Fig.4 illustrates the difference between these two kinds of outputs. A1 stands for the active output sites, i.e. the convolution result from P1. Similarly, A2 stands for the active output sites which are calculated from P2. A1A2 stands for the active output sites which are the sum of outputs from P1 and P2. Dark and light colors stand for different output channels.

So in dense form, the output tensor has a shape [1x2x3x3] with NCHW order. In sparse form, the output has two lists, a data list, and an index list, which are similar to the input representation.

4. Computation Pipeline

Traditional convolution normally uses im2col [5] to rewrite convolution as a dense matrix multiplication problem. However, sparse convolution [1] uses a Rulebook to schedule all atomic operations instead of im2col.

4.1 Build the hash table

The first step is to build hash tables.

Fig.5 build hash tables for active input sites and active output sites. P_out is the position index. Image by Author

In fig.5, the input hash table stores all active input sites. Then we estimated all possible active output sites, considering either regular output definition or submanifold output definition. At last, using the output hash table to record all involved active output sites.

Note, in fig.5 my convention is not very clear, the v is more like a hash key, and the key is more like a hash value. However, neither of them has duplicate elements. Thus which one should be the key depends on the program.

4.2 Build Rule Book

The second step is to build the Rulebook. This is the key part of sparse convolution. The purpose of Rulebook is similar to im2col [5], which converts convolution from mathematic form to an efficient programmable form. But unlike im2col, Rulebook collects all involved atomic operation in convolution, then associate them to corresponding kernel elements.

Fig.6 build rule book to schedule all atomic operations based on kernel index. Image by Author

Fig.6 is an example of how to build Rulebook. Pᵢₙ has the input sites index. In this example, we have two nonzero data at position (2, 1) and (3, 2). Pₒᵤₜ has the corresponding output sites index. Then we collect the atomic operations from the convolution calculation process, i.e. consider the convolution process as many atomic operations w.r.t kernel elements. At last, we record all atomic operations into Rulebook. In Fig.6 the right table is an example of the Rulebook. The first column is the kernel element index. The second column is a counter and index about how many atomic operations this kernel element involves. The third and fourth column is about the source and result of this atomic operation.
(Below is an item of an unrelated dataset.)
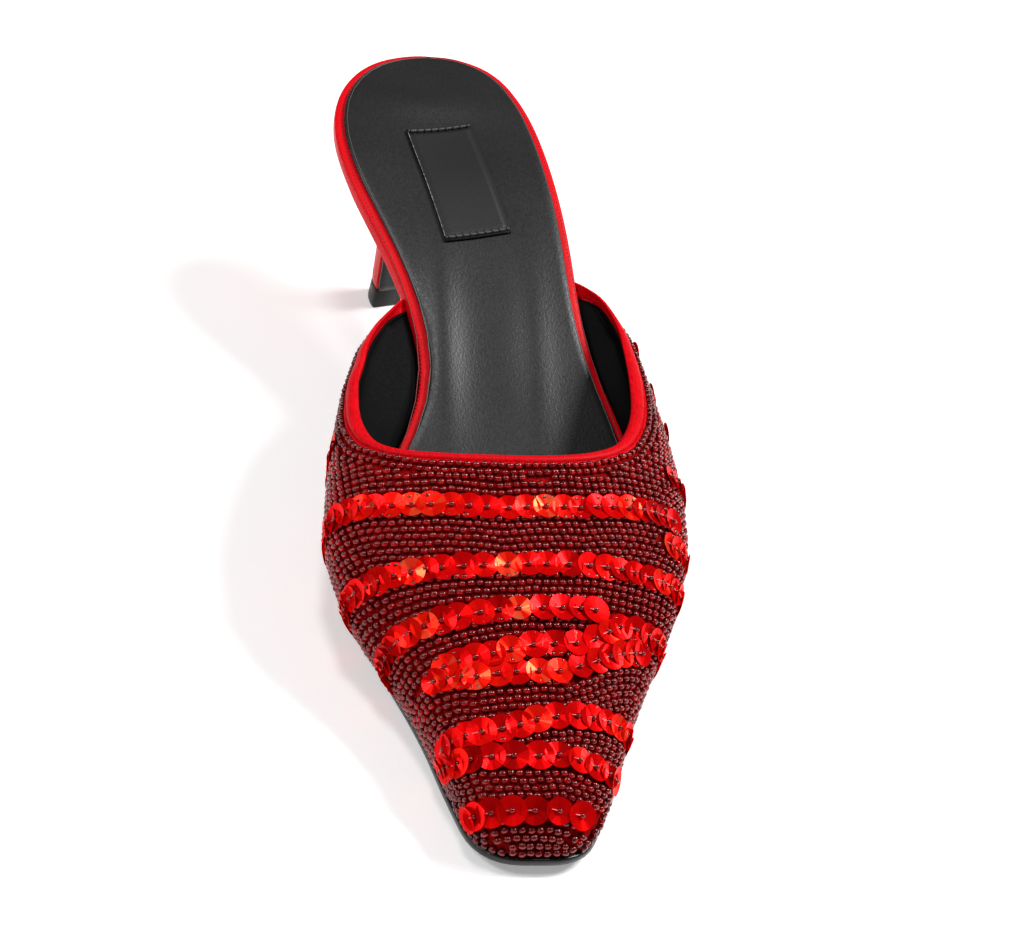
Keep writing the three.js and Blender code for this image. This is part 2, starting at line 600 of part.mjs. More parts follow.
// Vamp with its wings: one wall over the last, open at the topline and underneath
function upper() {
  const share = (i, j) => vampEnd[j] * (i / VAMP_ROWS) ** ROW_CROWDING;
  return sheet(
    VAMP_ROWS,
    VAMP_COLUMNS,
    (i, j) => vampPoint(lastSurface, j, share(i, j)),
    (i, j) => vampPoint(lining, j, share(i, j)),
  );
}

// Rolled binding along the throat and both wings
const ROLL_HEIGHT = 1.6; // height of the roll in crowns
const ROLL_LEAN = 0.8; // exponent that moves the roll's top towards its outer edge
function toplineBinding() {
  const layers = Array.from({ length: BINDING_ROWS + 1 }, (_, i) => {
    const t = i / BINDING_ROWS;
    const roll = BINDING_CROWN * (ROLL_HEIGHT * Math.sin(Math.PI * t ** ROLL_LEAN) - t);
    return { outside: lastLayer(-roll), inside: lastLayer(UPPER_WALL - BINDING_CROWN * t) };
  });
  const share = (i, j) => THREE.MathUtils.lerp(bindingStart[j], 1, i / BINDING_ROWS);
  return sheet(
    BINDING_ROWS,
    VAMP_COLUMNS,
    (i, j) => vampPoint(layers[i].outside, j, share(i, j)),
    (i, j) => vampPoint(layers[i].inside, j, share(i, j)),
  );
}

// Solid through rings, each a medial and a lateral line of points from front to back
function ladderLoft(rings) {
  const skin = new Skin();
  const loop = (ring) => [...ring.medial, ...ring.lateral.toReversed()];
  for (let k = 0; k < rings.length - 1; k++) {
    const [low, high] = [loop(rings[k]), loop(rings[k + 1])];
    low.forEach((_, n) => {
      const next = (n + 1) % low.length;
      skin.quad(low[n], high[n], high[next], low[next]);
    });
  }
  for (const [ring, turned] of [[rings[0], false], [rings[rings.length - 1], true]]) {
    for (let j = 0; j < ring.medial.length - 1; j++) {
      const rung = [ring.medial[j], ring.medial[j + 1], ring.lateral[j + 1], ring.lateral[j]];
      skin.quad(...(turned ? rung.toReversed() : rung));
    }
  }
  return skin.geometry();
}

// Heel section at a height share and spread: a D at the tip that opens into the seat's outline
const cupEdge = {
  [MEDIAL]: offsetEdge(MEDIAL, () => -CUP_INSET),
  [LATERAL]: offsetEdge(LATERAL, () => -CUP_INSET),
};
const seatHeightOverTip = soleTop(TIP_AT);
const CUP_BACK = FOOTBED_OUTLINE[FOOTBED_OUTLINE.length - 1].at * SHOE_LENGTH - CUP_INSET;
function heelRing(rise, spread, grow = 0) {
  const line = (side) =>
    Array.from({ length: HEEL_STATIONS + 1 }, (_, j) => {
      const angle = (j / HEEL_STATIONS) * (Math.PI / 2);
      const along = Math.sin(angle) ** (2 / STEM_FULLNESS);
      const across = Math.max(Math.cos(angle), 0) ** (2 / STEM_FULLNESS);
      const stem = new THREE.Vector2(
        side * across * (TIP_WIDTH / 2 + grow),
        (along - 0.5) * (TIP_LENGTH + 2 * grow),
      );
      stem.rotateAround(new THREE.Vector2(), TIP_TURN).add(new THREE.Vector2(TIP_ASIDE, TIP_AT));
      const seatY = THREE.MathUtils.lerp(BREAST_AT, CUP_BACK, along);
      const bothSides = (cupEdge[MEDIAL](seatY) + cupEdge[LATERAL](seatY)) / 2;
      const seat = new THREE.Vector2(j === HEEL_STATIONS ? bothSides : cupEdge[side](seatY), seatY);
      const flat = stem.lerp(seat, spread);
      const level = rise * seatHeightOverTip;
      const tilted = rise * soleTop(flat.y);
      return new THREE.Vector3(flat.x, flat.y, THREE.MathUtils.lerp(level, tilted, spread));
    });
  return { medial: line(MEDIAL), lateral: line(LATERAL) };
}
const stemFoot = (TOP_PIECE_HEIGHT + FIT_GAP) / seatHeightOverTip;
const heelRows = [{ rise: stemFoot, spread: 0 }, ...HEEL_FLARE];
const heelRings = heelRows.map(({ rise, spread }) => heelRing(rise, spread));

function heel() {
  return ladderLoft(heelRings);
}

function topPiece() {
  const bevel = TOP_PIECE_BEVEL;
  const at = (z, grow) => heelRing(z / seatHeightOverTip, 0, grow);
  return ladderLoft([
    at(0, TOP_PIECE_FLARE - bevel / 2),
    at(bevel, TOP_PIECE_FLARE),
    at(TOP_PIECE_HEIGHT - bevel, 0),
    at(TOP_PIECE_HEIGHT, -bevel / 2),
  ]);
}

// Flat cover on the breast, from the end of the outsole down to the top piece
function heelBreast() {
  const rings = heelRings.map((ring, k) => {
    const below = heelRings[Math.max(k - 1, 0)];
    const above = heelRings[Math.min(k + 1, heelRings.length - 1)];
    const across = ring.lateral[0].clone().sub(ring.medial[0]).normalize();
    const up = above.medial[0].clone().add(above.lateral[0]).sub(below.medial[0]).sub(below.lateral[0]);
    const forward = across.clone().cross(up).normalize().multiplyScalar(-1);
    if (forward.y > 0) forward.negate();
    const corner = (point, inward, out) =>
      point.clone().addScaledVector(across, inward * BREAST_SIDE_GAP).addScaledVector(forward, out);
    return {
      medial: [corner(ring.medial[0], 1, FIT_GAP), corner(ring.medial[0], 1, FIT_GAP + BREAST_COVER)],
      lateral: [corner(ring.lateral[0], -1, FIT_GAP), corner(ring.lateral[0], -1, FIT_GAP + BREAST_COVER)],
    };
  });
  return ladderLoft(rings.slice(0, -1));
}

function piece(name, geometry, finish) {
  const mesh = new THREE.Mesh(geometry, new THREE.MeshStandardMaterial(finish));
  mesh.name = name;
  return mesh;
}

const soleUnit = new THREE.Group();
soleUnit.add(
  piece("outsole", outsole(), BLACK_SOLE),
  piece("footbed", footbed(), RED_LEATHER),
  piece("sock_lining", sockLining(), BLACK_LEATHER),
  piece("label_patch", labelPatch(), BLACK_SATIN),
);

const upperUnit = new THREE.Group();
upperUnit.add(
  piece("upper", upper(), BEADED_CLOTH),
  piece("topline_binding", toplineBinding(), RED_LEATHER),
);

const heelUnit = new THREE.Group();
heelUnit.add(
  piece("heel", heel(), RED_LEATHER),
  piece("heel_breast", heelBreast(), BLACK_SOLE),
  piece("top_piece", topPiece(), BLACK_SOLE),
);

// The shoe stands on the floor, centred on its own plan
const shoe = new THREE.Group();
shoe.add(soleUnit, upperUnit, heelUnit);
const extent = new THREE.Box3().setFromObject(shoe);
const centre = extent.getCenter(new THREE.Vector3());
shoe.position.set(-centre.x, -centre.y, -extent.min.z);

export default shoe;
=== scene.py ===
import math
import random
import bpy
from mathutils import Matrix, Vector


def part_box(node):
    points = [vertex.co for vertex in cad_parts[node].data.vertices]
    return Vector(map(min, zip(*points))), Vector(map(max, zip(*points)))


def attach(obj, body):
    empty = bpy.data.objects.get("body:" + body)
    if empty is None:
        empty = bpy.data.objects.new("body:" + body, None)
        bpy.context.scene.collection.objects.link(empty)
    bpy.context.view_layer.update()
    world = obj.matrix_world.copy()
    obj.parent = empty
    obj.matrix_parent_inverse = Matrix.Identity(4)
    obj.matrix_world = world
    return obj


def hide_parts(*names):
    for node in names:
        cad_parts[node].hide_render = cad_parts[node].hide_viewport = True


bl_info = {
    "name": "Sequin Mule",
    "version": (1, 0, 0),
    "blender": (4, 5, 0),
    "location": "View3D > Sidebar > Mule",
    "description": "Dresses a beaded and sequinned mule around its packed frame",
    "category": "Object",
}

import bmesh
import bpy
from bpy.props import FloatProperty, FloatVectorProperty, IntProperty, PointerProperty
from mathutils import Matrix, Vector
from mathutils.bvhtree import BVHTree
from mathutils.kdtree import KDTree

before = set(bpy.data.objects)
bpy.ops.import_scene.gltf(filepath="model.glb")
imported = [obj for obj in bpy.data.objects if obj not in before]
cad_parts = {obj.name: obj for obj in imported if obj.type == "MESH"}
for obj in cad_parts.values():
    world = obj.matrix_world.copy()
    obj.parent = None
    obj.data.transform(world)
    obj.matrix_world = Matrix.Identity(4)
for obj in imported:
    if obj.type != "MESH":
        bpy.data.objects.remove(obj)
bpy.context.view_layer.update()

BODY = "root"
MM = 0.001

# Lengths and stations in the named values below are in millimetres, apart from the stage's.

# The line down the middle of the foot's space: station along the shoe, place across it and height
FOOT_LINE = (
    (-108, -3, 8),
    (-90, -1.5, 7.5),
    (-70, -1, 12),
    (-45, 0, 17),
    (-30, 0.5, 19),
    (-10, 1.5, 20),
    (0, 2, 21),
    (20, 4, 27),
    (30, 6, 31),
    (45, 8, 35),
)

# Rows across the vamp lie in planes. Ahead of the hinge the planes fan out over the toe, by the fan's
# angle for each millimetre of station.
HINGE_STATION = -90
HINGE_HEIGHT = -25
FAN = math.radians(1.27)
FAN_WIDEST = math.radians(45)
FAN_START = 32
FAN_GROWTH = 6
FAN_DRIFT = 3

# A row is swept over the vamp from just below the medial side to just below the lateral side. Each step
# is met by a ray of the sweep's reach, and two steps further apart than its gap split the row.
SWEEP_START = math.radians(-10)
SWEEP_END = math.radians(190)
SWEEP_STEPS = 96
SWEEP_REACH = 80
SWEEP_GAP = 9
WHOLE_ROW = (-0.12, 1.12)
CREST = 0.5


def between(table, place):
    """The value at a place in a table of (place, value) rows, on straight lines between them."""
    if place <= table[0][0]:
        return table[0][1]
    for (left, low), (right, high) in zip(table, table[1:]):
        if place <= right:
            return low + (high - low) * (place - left) / (right - left)
    return table[-1][1]


class Row:
    """A row of sequins: its path as (turn over the vamp, station) rows, and its first and last turn."""

    def __init__(self, path, run):
        self.path = path
        self.run = run

    def station(self, turn):
        return between(self.path, turn)

    def turn_at(self, share):
        return self.run[0] + (self.run[1] - self.run[0]) * share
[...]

4.3 Computation Pipeline for GPU

The last step is the overview of the programming calculation pipeline.

Fig.7 Calculation of sparse convolution. Image by Author

As Fig.7 illustrates, we calculate the convolution, not like the sliding window approach but calculate all the atomic operations according to Rulebook. In Fig.7 red and blue arrows indicate two examples.

In Fig.7 red and blue arrows indicate two calculation instances. The red arrow processes the first atomic operation for kernel element (-1, -1). From Rulebook, we know this atomic operation has input from P1 with position (2, 1) and has output with position (2, 1). This entire atomic operation can be constructed as Fig. 8.
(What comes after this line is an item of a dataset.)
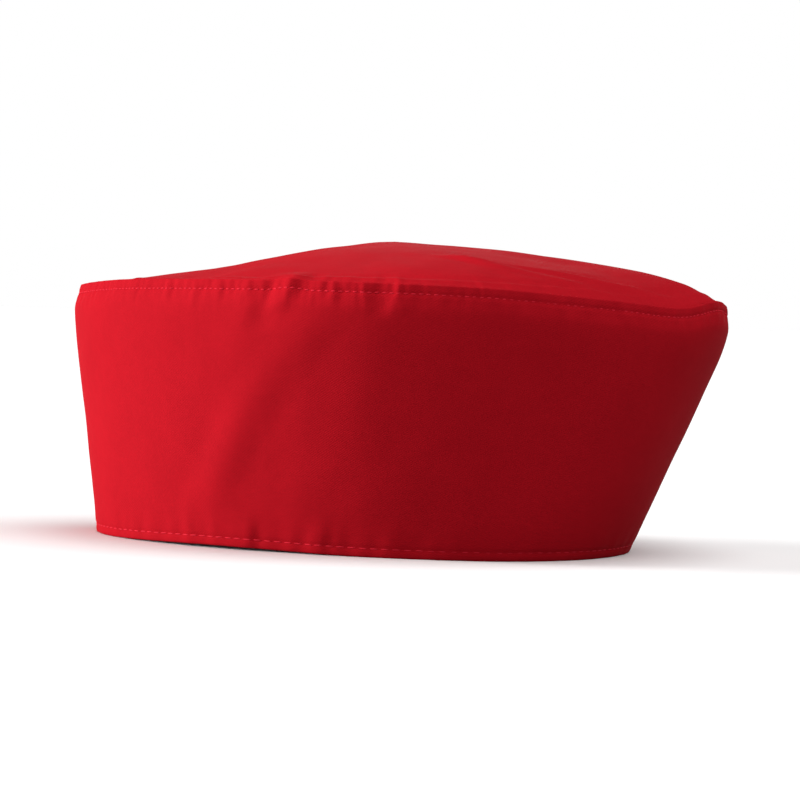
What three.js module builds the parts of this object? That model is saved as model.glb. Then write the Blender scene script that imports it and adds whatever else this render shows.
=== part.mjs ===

Fig. 8 Atomic Operation. Image by Author

Similarly, the blue arrow indicates another atomic operation, which shares the same output site. The result from the red arrow instance and the blue arrow instance can be added together.

However, in practice, the neural network calculates the sum of the linear transformation with activation function like f(∑ wᵢ xᵢ +b). So we don’t really need the hash table for active output sites, just sum all of the atomic operation results together.
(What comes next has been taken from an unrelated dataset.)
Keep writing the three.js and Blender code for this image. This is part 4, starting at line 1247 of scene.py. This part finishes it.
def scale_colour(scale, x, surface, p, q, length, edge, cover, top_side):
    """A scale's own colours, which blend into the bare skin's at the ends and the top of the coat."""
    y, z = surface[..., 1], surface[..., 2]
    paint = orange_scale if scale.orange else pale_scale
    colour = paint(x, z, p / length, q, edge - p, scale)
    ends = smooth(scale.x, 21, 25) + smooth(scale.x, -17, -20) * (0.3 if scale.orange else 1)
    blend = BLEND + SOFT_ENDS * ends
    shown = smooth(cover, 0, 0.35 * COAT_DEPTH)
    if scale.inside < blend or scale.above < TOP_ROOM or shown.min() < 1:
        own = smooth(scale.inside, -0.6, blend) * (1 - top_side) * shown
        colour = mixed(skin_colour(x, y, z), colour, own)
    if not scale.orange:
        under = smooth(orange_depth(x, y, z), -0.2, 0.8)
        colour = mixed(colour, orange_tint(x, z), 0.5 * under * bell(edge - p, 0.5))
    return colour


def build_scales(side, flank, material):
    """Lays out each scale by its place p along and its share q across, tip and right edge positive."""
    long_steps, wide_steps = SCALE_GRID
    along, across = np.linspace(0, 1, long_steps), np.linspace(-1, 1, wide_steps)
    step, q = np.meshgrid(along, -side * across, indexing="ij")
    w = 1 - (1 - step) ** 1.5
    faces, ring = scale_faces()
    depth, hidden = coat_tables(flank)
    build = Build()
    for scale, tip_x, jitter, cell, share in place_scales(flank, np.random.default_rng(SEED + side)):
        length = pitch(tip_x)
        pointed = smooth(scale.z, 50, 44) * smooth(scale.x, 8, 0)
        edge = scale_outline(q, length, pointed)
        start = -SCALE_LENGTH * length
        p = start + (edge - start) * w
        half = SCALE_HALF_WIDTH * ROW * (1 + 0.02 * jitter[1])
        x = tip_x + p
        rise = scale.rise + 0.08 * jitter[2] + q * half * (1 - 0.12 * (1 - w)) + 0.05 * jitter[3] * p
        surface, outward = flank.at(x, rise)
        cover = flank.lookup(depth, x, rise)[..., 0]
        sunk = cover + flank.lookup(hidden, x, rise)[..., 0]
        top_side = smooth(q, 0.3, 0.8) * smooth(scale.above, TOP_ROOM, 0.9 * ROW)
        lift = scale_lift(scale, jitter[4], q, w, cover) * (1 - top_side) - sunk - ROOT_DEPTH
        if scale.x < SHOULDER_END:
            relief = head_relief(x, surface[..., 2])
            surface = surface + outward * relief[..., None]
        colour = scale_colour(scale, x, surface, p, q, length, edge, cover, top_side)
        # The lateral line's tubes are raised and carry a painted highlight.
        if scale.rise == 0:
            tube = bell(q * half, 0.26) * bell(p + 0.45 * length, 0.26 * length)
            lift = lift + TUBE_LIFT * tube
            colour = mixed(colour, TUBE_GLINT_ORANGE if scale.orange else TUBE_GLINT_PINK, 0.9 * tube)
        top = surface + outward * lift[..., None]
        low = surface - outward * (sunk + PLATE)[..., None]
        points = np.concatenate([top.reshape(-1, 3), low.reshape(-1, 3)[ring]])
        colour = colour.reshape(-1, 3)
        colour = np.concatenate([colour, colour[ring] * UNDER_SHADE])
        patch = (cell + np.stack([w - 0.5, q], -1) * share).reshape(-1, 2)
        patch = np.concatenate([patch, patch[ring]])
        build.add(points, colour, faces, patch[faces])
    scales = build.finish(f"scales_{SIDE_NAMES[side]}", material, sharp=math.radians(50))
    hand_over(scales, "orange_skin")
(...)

The computation w.r.t the Rulebook can be parallel launched in GPU.

5. Conclusion and Summary

So the sparse convolution is quite efficient because we do not need to scan all the pixels or spatial voxels. We only calculate convolution for the nonzero elements. We use Rulebook instead of im2col to rewrite the sparse convolution into a compact linear transformation problem, or we say a compact matrix multiplication problem. One additional computation cost is building the Rulebook. Fortunately, this building work can be also parallel processed with GPU.

At last, I wrote a SpConv Lite library [4], which was derived from [2]. It was implemented by CUDA and packaged into a python library. I also made a real-time LiDAR object detector [6] based on SpConv Lite.

Real-time 3D voxel-based LiDAR Object Detector [6] with SpConv Lite [4] using KITTI dataset [7]. Green boxes are cars, red boxes are pedestrians, yellow boxes are cyclists, and blue boxes are van. Results and Video both owned by Author

I wrote this article when my living city Dresden is under lockdown. Merry Christmas 2020 and Happy new year 2021. Hope everyone keeps healthy. Hope 2021 will be a better year.

Reference

[1] Graham, Benjamin, Martin Engelcke, and Laurens Van Der Maaten. “3d semantic segmentation with submanifold sparse convolutional networks.” Proceedings of the IEEE conference on computer vision and pattern recognition. 2018.
[2] Yan, Yan, Yuxing Mao, and Bo Li. “Second: Sparsely embedded convolutional detection.” Sensors 18.10 (2018): 3337.
[3] Li, Xuesong, et al. “Three-dimensional Backbone Network for 3D Object Detection in Traffic Scenes.” arXiv preprint arXiv:1901.08373 (2019).
[4] SpConv Lite by the author. https://github.com/masszhou/spconv_lite
[5] im2col, Convolution implementation as Matrix Multiplication https://cs231n.github.io/convolutional-networks/
[6] Real-time 3D voxel-based LiDAR object detector by the author. https://github.com/masszhou/second_lite
[7] Geiger, Andreas, Philip Lenz, and Raquel Urtasun. “Are we ready for autonomous driving? the kitti vision benchmark suite.” 2012 IEEE Conference on Computer Vision and Pattern Recognition. IEEE, 2012.